The additional acceleration forces involved in going in a circle could prove to be very uncomfortable.

The fact that the tube is evacuated means the densest part of the atmosphere, the first 5 km above the ground, won't be encountered.

Maybe a hybrid system would result in some cost savings, where you build an initial loop closer to the ground where construction costs are cheaper, and just make it so that the G-forces don't exceed some reasonable value. Then transition from the loop into the straight maglev evacuated tube described.

If you want to launch cargo only with it the g-force are less of a concern but keep in mind that designing a payload to accept 70 G-s can pose challenges of its own, like added wright to make the packaging sturdier to withstand the extra G's. One of the biggest needs we have now is to get fuel to the ISS so finding a cheaper way to launch this fuel would be great. That article claims $1/kg for the maglev instead of $10,000/kg now, quite an impressive savings.

[edit on 12-4-2010 by Arbitrageur]

posted on Apr, 12 2010 @ 09:24 AM
A linear accelerator that started at sea level and accelerated up the side of mount everest could work, even for humans.

Mount everest with a 8850 meters of height would provide a great point for launch. This would equal in something like a 13 kilometer linear accelerator. Accelerating at 4G would result in an exit velocity of roughly 1000 m/s.

The high exit point and thin atmosphere from that 8,8km height onward both help tremendously.

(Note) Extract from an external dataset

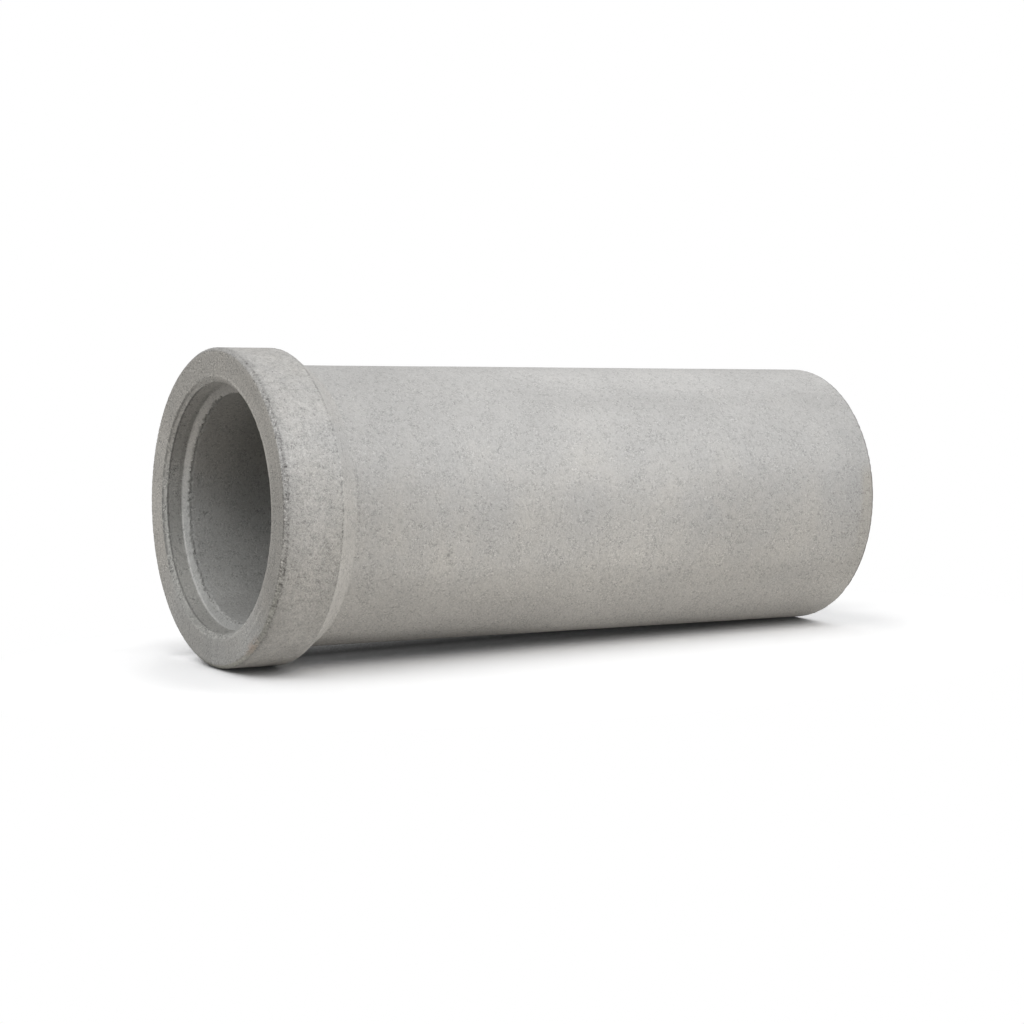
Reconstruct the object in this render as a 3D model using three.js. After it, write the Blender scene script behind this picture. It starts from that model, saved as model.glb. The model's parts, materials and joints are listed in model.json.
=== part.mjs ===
// Precast concrete sewer pipe, cast in one piece: a plain barrel with a thicker bell at one end.
// It lies on the floor on the back edge of its bell and on its plain end, so its axis slopes
// a little down towards the plain end. Millimetres, +Z up, pipe axis along X, bell at -X.
import * as THREE from 'three';

// ---- driving dimensions ---------------------------------------------------------------------

// Barrel
const OVERALL_LENGTH = 2560; // mouth face to plain end face
const BORE_DIAMETER = 800;
const BARREL_WALL = 100;
const END_OUTER_ROUND = 8; // worn arris round the outside of the plain end
const END_INNER_ROUND = 5; // arris where the bore leaves the plain end

// Bell, outside
const BELL_RISE = 60; // how far the bell stands out from the barrel
const BELL_LENGTH = 218; // mouth face to the start of the back slope
const BACK_SLOPE_LENGTH = 82; // along the axis, from the bell down to the barrel
const NOSE_ROUND = 12; // arris round the outside of the mouth face
const BELL_BACK_ROUND = 6; // arris where the bell turns into the back slope
const SLOPE_FOOT_FILLET = 24; // hollow where the back slope meets the barrel

// Bell, inside
const LEAD_IN_DEPTH = 15; // chamfer round the mouth, along the axis
const LEAD_IN_RISE = 16.5; // the same chamfer, outwards
const SOCKET_DEPTH = 67; // mouth face to the root of the socket
const SOCKET_DRAFT = 8.5; // how much wider the socket's radius is at its lead-in than at its root
const SEAT_RISE = 30; // socket root above the bore
const SEAT_LENGTH = 18; // along the axis, from the socket root down to the bore

// Facets of the turned solid
const FACETS_ROUND = 96;
const DEGREES_PER_ROUND_STEP = 30;

// ---- radii that follow from them ------------------------------------------------------------

const boreRadius = BORE_DIAMETER / 2;
const barrelRadius = boreRadius + BARREL_WALL;
const bellRadius = barrelRadius + BELL_RISE;
const socketRootRadius = boreRadius + SEAT_RISE;
const socketEntryRadius = socketRootRadius + SOCKET_DRAFT;
const mouthRadius = socketEntryRadius + LEAD_IN_RISE;

// ---- profile --------------------------------------------------------------------------------

// A corner of the wall's section: its radius from the axis, its distance from the mouth face
// and the radius that its arris is rounded or filled to.
function corner(radius, station, round = 0) {
  return { point: new THREE.Vector2(radius, station), round };
}

// The section through the wall, once round: mouth face, outside, plain end, bore, socket.
const wallCorners = [
  corner(mouthRadius, 0),
  corner(bellRadius, 0, NOSE_ROUND),
  corner(bellRadius, BELL_LENGTH, BELL_BACK_ROUND),
  corner(barrelRadius, BELL_LENGTH + BACK_SLOPE_LENGTH, SLOPE_FOOT_FILLET),
  corner(barrelRadius, OVERALL_LENGTH, END_OUTER_ROUND),
  corner(boreRadius, OVERALL_LENGTH, END_INNER_ROUND),
  corner(boreRadius, SOCKET_DEPTH + SEAT_LENGTH),
  corner(socketRootRadius, SOCKET_DEPTH),
  corner(socketEntryRadius, LEAD_IN_DEPTH),
];

// Points of an arc of the corner's own radius, tangent to both of its sides.
function roundedCorner(before, { point, round }, after) {
  if (round === 0) return [point.clone()];
  const towardsBefore = before.clone().sub(point).normalize();
  const towardsAfter = after.clone().sub(point).normalize();
  const halfAngle = Math.acos(towardsBefore.dot(towardsAfter)) / 2;
  const tangentLength = round / Math.tan(halfAngle);
  const bisector = towardsBefore.clone().add(towardsAfter).normalize();
  const centre = point.clone().addScaledVector(bisector, round / Math.sin(halfAngle));

  const start = point.clone().addScaledVector(towardsBefore, tangentLength);
  const end = point.clone().addScaledVector(towardsAfter, tangentLength);
  const turn = Math.PI - 2 * halfAngle;
  const direction = Math.sign(towardsAfter.cross(towardsBefore));
  const steps = Math.max(2, Math.ceil(THREE.MathUtils.radToDeg(turn) / DEGREES_PER_ROUND_STEP));
  const arc = [start];
  for (let step = 1; step < steps; step += 1) {
    arc.push(start.clone().rotateAround(centre, (direction * turn * step) / steps));
  }
  arc.push(end);
  return arc;
}

function closedProfile(corners) {
  const points = corners.flatMap((current, index) => {
    const before = corners.at(index - 1).point;
    const after = corners[(index + 1) % corners.length].point;
    return roundedCorner(before, current, after);
  });
  return [...points, points[0].clone()];
}

// ---- solid ----------------------------------------------------------------------------------

// One facet faces straight down, so that the faceted solid lies flat as the round one does.
function turnedWall(profile) {
  const wall = new THREE.LatheGeometry(profile, FACETS_ROUND, Math.PI / FACETS_ROUND);
  return wall.rotateZ(-Math.PI / 2);
}

// The slope of the line from the bell's back edge to the plain end's lower edge.
function restingSlope(profile) {
  const lastAt = (radius) => profile.findLast((point) => Math.abs(point.x - radius) < 0.001);
  const bellFoot = lastAt(bellRadius);
  const endFoot = lastAt(barrelRadius);
  const drop = (bellFoot.x - endFoot.x) * Math.cos(Math.PI / FACETS_ROUND);
  return Math.atan(drop / (endFoot.y - bellFoot.y));
}

const profile = closedProfile(wallCorners);
const concrete = new THREE.MeshStandardMaterial({
  color: 0xa9a7a1,
  roughness: 0.92,
  metalness: 0,
});

const pipe = new THREE.Mesh(turnedWall(profile), concrete);
pipe.name = 'pipe';
pipe.rotation.y = restingSlope(profile);

// The origin is on the floor, under the middle of the pipe.
pipe.updateMatrixWorld();
const footprint = new THREE.Box3().setFromObject(pipe, true);
const middle = footprint.getCenter(new THREE.Vector3());
pipe.position.set(-middle.x, -middle.y, -footprint.min.z);

const group = new THREE.Group();
group.add(pipe);

export default group;
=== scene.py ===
import json
import math
import random

import bpy
import numpy as np
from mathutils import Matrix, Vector, noise


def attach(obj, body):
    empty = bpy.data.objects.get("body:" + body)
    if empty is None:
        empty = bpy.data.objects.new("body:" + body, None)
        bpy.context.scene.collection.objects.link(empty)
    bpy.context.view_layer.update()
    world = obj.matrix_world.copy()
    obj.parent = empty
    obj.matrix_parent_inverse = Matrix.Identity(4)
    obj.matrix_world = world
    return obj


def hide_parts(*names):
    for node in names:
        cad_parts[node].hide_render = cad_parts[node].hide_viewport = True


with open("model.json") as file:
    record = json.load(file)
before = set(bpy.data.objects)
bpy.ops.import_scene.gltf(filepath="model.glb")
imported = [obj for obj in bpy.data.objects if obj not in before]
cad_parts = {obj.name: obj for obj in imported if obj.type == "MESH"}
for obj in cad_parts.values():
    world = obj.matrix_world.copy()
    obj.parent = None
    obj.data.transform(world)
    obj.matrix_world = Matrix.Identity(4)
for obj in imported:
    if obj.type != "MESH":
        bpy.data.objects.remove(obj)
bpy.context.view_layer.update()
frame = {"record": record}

# The pipe's own axes: station runs from the mouth face towards the plain end, up and side cross it.
mouth = next(m for m in frame["record"]["mounts"] if m["name"] == "mouth_face")
MOUTH_CENTRE = Vector((mouth["pos_m"][0], 0.0, mouth["pos_m"][2]))
ALONG = -Vector(mouth["axis"]).normalized()
SIDE = Vector((0.0, 1.0, 0.0))
UP = ALONG.cross(SIDE)
AXIS_SLOPE = math.atan2(-ALONG.z, ALONG.x)

# ---- sizes of the casting, metres ---------------------------------------------------------------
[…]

so yes, a "space catapult" would be really clever and cost effective.

posted on Apr, 14 2010 @ 02:56 PM
reply to post by above

Yeah, but what is the likelyhood of a linear elevator being built up the side of mt everest? Nobody could fund that...ever. Not to mention the fact that it would be nearly impossible to get the material there, and nearly impossile to bulit the thing anyway.

Linear accelerator at standard atmosphere = fail
Linear accelerator at atm 5 miles up = not gonna happen.

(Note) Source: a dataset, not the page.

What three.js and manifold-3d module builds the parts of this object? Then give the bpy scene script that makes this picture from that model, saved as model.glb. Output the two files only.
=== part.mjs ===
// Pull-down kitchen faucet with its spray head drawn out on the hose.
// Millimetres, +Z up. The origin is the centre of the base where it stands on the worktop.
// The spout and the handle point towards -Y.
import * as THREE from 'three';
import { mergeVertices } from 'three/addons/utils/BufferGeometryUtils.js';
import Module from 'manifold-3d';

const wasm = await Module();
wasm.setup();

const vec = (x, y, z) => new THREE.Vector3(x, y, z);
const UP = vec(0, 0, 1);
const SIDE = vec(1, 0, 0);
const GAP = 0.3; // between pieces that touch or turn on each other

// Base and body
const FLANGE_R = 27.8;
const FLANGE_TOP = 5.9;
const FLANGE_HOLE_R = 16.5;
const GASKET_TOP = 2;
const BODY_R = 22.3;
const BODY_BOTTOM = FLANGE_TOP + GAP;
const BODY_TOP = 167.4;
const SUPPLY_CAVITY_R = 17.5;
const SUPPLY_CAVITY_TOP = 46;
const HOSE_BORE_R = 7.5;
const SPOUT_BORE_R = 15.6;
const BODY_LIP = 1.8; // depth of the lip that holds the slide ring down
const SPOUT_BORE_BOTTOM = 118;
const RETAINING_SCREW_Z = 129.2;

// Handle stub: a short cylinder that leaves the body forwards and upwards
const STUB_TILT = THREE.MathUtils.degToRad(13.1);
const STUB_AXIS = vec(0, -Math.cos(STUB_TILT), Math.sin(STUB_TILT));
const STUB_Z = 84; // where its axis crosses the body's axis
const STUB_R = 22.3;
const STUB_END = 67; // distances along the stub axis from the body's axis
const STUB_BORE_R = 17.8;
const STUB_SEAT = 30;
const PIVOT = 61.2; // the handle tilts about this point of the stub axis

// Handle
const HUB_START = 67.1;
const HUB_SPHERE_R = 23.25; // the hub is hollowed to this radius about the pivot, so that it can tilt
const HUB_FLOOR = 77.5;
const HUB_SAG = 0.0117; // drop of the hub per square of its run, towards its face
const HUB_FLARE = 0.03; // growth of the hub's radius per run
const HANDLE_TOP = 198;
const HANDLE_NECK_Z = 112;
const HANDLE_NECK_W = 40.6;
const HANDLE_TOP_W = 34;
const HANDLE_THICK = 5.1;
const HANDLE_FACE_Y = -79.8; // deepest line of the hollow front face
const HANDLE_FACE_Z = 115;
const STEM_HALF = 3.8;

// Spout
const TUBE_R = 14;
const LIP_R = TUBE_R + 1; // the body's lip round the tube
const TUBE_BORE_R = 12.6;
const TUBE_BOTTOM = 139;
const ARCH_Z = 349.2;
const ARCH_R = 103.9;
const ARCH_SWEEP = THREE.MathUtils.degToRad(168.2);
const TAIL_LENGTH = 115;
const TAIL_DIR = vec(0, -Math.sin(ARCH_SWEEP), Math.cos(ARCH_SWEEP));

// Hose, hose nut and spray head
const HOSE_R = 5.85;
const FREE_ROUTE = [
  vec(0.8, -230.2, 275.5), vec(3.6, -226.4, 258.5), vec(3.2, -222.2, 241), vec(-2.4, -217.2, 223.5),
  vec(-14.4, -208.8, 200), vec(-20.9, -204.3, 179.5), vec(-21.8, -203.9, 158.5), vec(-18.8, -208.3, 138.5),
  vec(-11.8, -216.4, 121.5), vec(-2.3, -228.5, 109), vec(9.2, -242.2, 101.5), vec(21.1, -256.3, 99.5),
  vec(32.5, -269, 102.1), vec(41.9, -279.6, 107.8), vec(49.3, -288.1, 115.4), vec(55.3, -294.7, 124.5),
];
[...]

posted on Apr, 14 2010 @ 06:22 PM

Originally posted by LeeTheDestroyer
reply to post by above

Yeah, but what is the likelyhood of a linear elevator being built up the side of mt everest?

The link Phage posted mentions the estimated cost and I'm not sure using Mt Everest would make it any cheaper, it might cost more:

Initial construction costs are projected to be high (~$20 billion), which puts this kind of system out of reach unless a major corporating wants to stake its future on the project or a coalition of governments decides to get involved. Without seeing the plan, I cannot say whether there are opportunities to reduce the estimated costs. It is somewhat likely that the costs would increase. Plus, finding a 100 km long stretch of land where you would be able to construct the tunnel would be challenging.

It doesn't seem to take the US government long at all to spend $20 billion, but I tend to think that cost estimate is low.

The other problem with Mt. Everest is, that it's not close to the equator. If you notice, most launch sites are built closer to the equator (Florida, Texas, New Mexico) because the equator is already moving at about 1000 miles an hour due to the Earth's rotation. This is over 5.5% of the 18,000 miles an hour needed to reach Earth orbit, so the further from the equator you launch, the more of that 5.5% you have to add to the launch. That may not sound like a lot but if we can get that 5% for free, we'll take it.

Regarding finding a 100km stretch of land to build it, New Mexico might be a good place to start looking for that.